En conclu­sion, il ne fait aucun doute que Leon Syl­vers a pris le meilleur de la soul “clas­sique” de Chi­ca­go et l’a inté­gré dans un pro­ces­sus de pro­duc­tion moderne moins cen­tré sur l’e­go artis­tique que sur une volon­té défi­ni­tive de voir les audi­toires se mou­voir. L’une de ses chan­sons les plus réus­sies, écrite avec William Shel­by et Ste­phen Sho­ck­ley, est emblé­ma­tique du son boo­gie “hi-fi “: And the Beat Goes On, inter­pré­tée par l’en­semble vocal mas­cu­lin The Whis­pers. Un style de gui­tare chi­cken-picking (ou “cocottes”) extrê­me­ment com­pres­sé, des gui­tares ryth­miques raf­fi­nées, des cla­viers (les syn­thé­ti­seurs ana­lo­giques Pro­phet 5 sont une marque de fabrique des hits de Solar) étaient mélan­gés à un mélange de bat­te­rie acous­tique et élec­trique, tan­dis que la basse sonne pachy­der­mique et étouf­fée (et en fait un peu démo­dée par rap­port au reste – même si cela fonc­tionne vrai­ment, car l’ap­proche ins­tru­men­tale de Leon Syl­vers III  – syn­co­pée à l’ex­trême – était tout à fait unique). Et, comme une cerise sur le gâteau, les claps de mains sont omniprésents.

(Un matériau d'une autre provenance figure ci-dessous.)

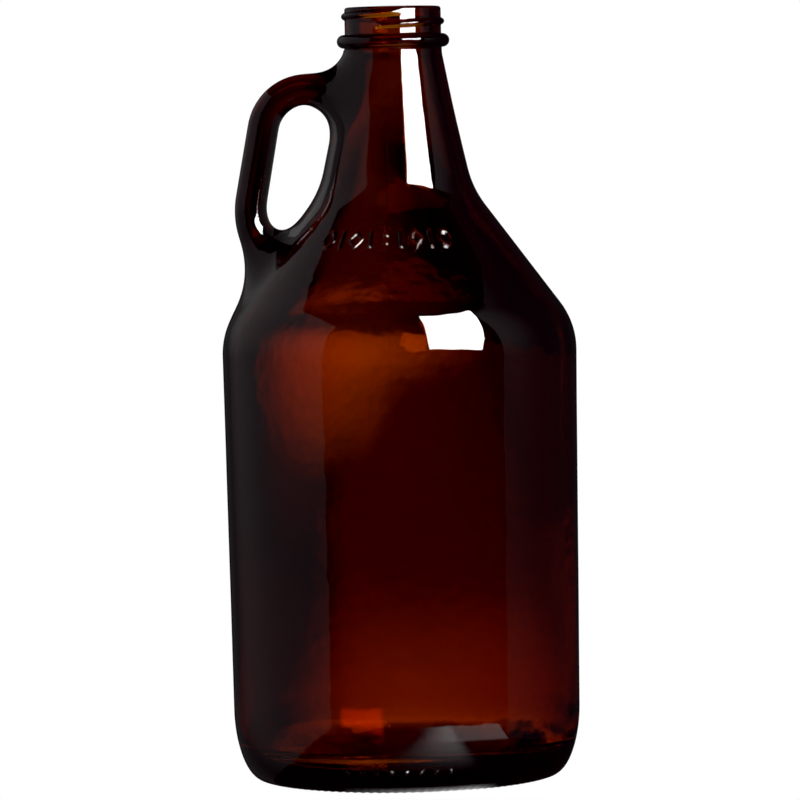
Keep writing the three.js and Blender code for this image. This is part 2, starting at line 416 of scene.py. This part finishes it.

Leon Syl­vers III au sein du groupe Dynas­ty, 1980

En bref, Leon Syl­vers III a réus­si à com­bi­ner l’ex­pres­si­vi­té du Chi­ca­go blues à une quête sin­gu­lière de RnB sophis­ti­qué (et out­si­der – sinon rival – à la vague “AOR” cali­for­nienne). Tel­le­ment sophis­ti­qué et sin­gu­lier que l’on peut recon­naître la signa­ture de Leon Syl­vers III sur un seul mor­ceau, comme une marque de fabrique. Une sym­pho­nie pour dan­ce­floor.